People will still strive for achievements – there are plenty of hardcore gamer completionists out there. But there won’t be the strange subculture of bending the rules in order to get the items as quickly as possible.

City of Heroes, on the other hand, has a whole other problem with its Mission Architect. What was conceived as a cool way for players to play new content rapidly turned into a means for facilitating achievement farming. In City of Heroes, the system awards badges for completing certain achievements. The badges sometimes add abilities and costumes to the game, as well as being used for in-game titles. Unfortunately, some of these badges involved the kind of numbers designed to only be achieved over a long time.

When NCsoft let players create there own content, the badge-fixated community moved in.
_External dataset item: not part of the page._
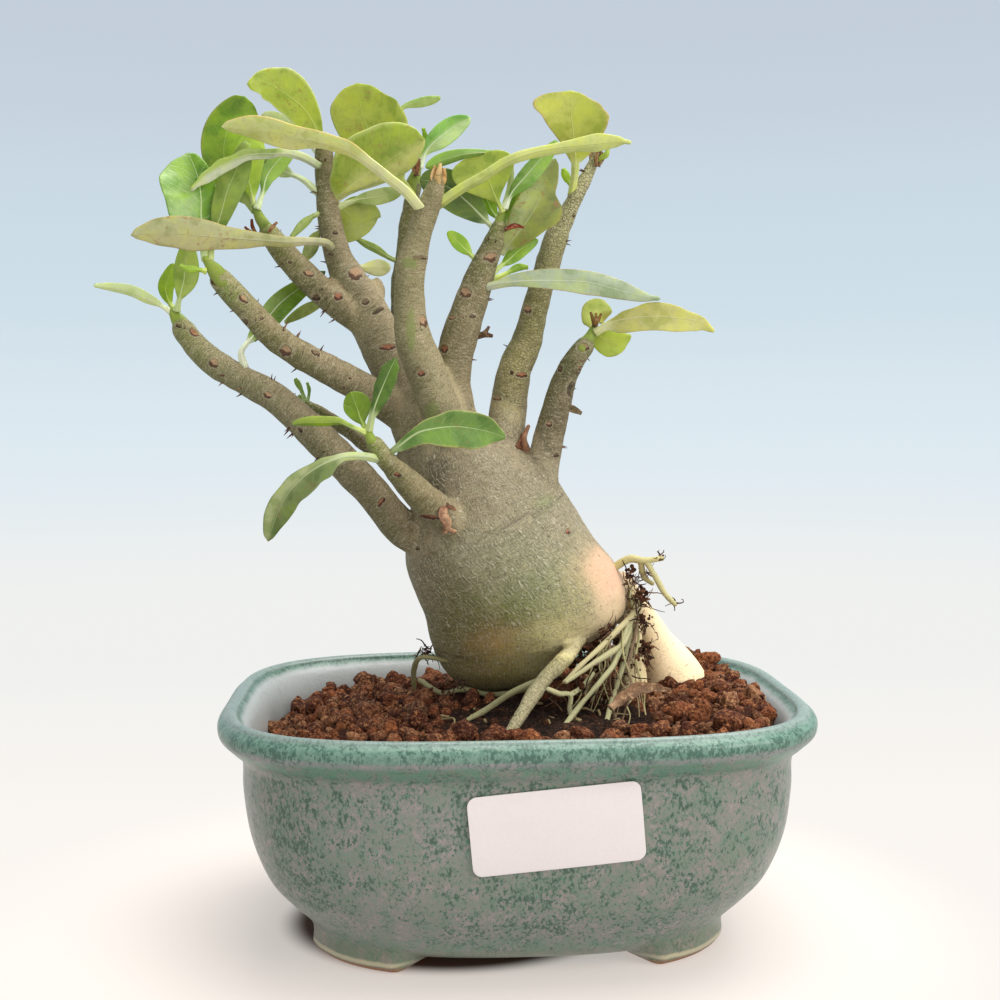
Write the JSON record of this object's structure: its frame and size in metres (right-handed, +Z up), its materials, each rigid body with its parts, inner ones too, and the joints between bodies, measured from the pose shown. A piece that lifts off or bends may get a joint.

Missions were designed not only to help people power-level, but to provide enough spawns to cheapen the harder to get badges based on numbers of mobs killed. NCsoft clamped down on this in a brutal way, first going after the power-leveling crowd and now doing a complete revamp of the badge system. It is removing the majority of Mission Architect-related badges and completely junking the idea of ‘count’-based badges. From now on, badges will largely be designed in a binary fashion – complete a task once and the badge is unlocked.

One can argue that the problems which emerged with Mission Architect should have been predictable. This achievement-fixated gaming world means that the hardcore will always strive for points, or items, or badges, or whatever achievements reward. But, on the other hand, nobody actually enjoys a repetitive in-game grind, so they will inevitably follow the path of least resistance. Be it through a rethink and simplification of the achievement system, like City of Heroes, or completely divorcing it from tangible rewards as Valve has done, there is obviously going to be serious thought put into how such a system works in a world where the content is not strictly controlled by the developer.


EnthusiasticianNathan Davis

2009.05.25 14:34

Err… Valve hasn't done any good in staving off the urge for farming. I've not only noticed a spike in achievement servers since the sniper/spy update, but also the introduction of a new variety: the idle server. You don't need to be playing to pick up new/duplicate weapons, after all.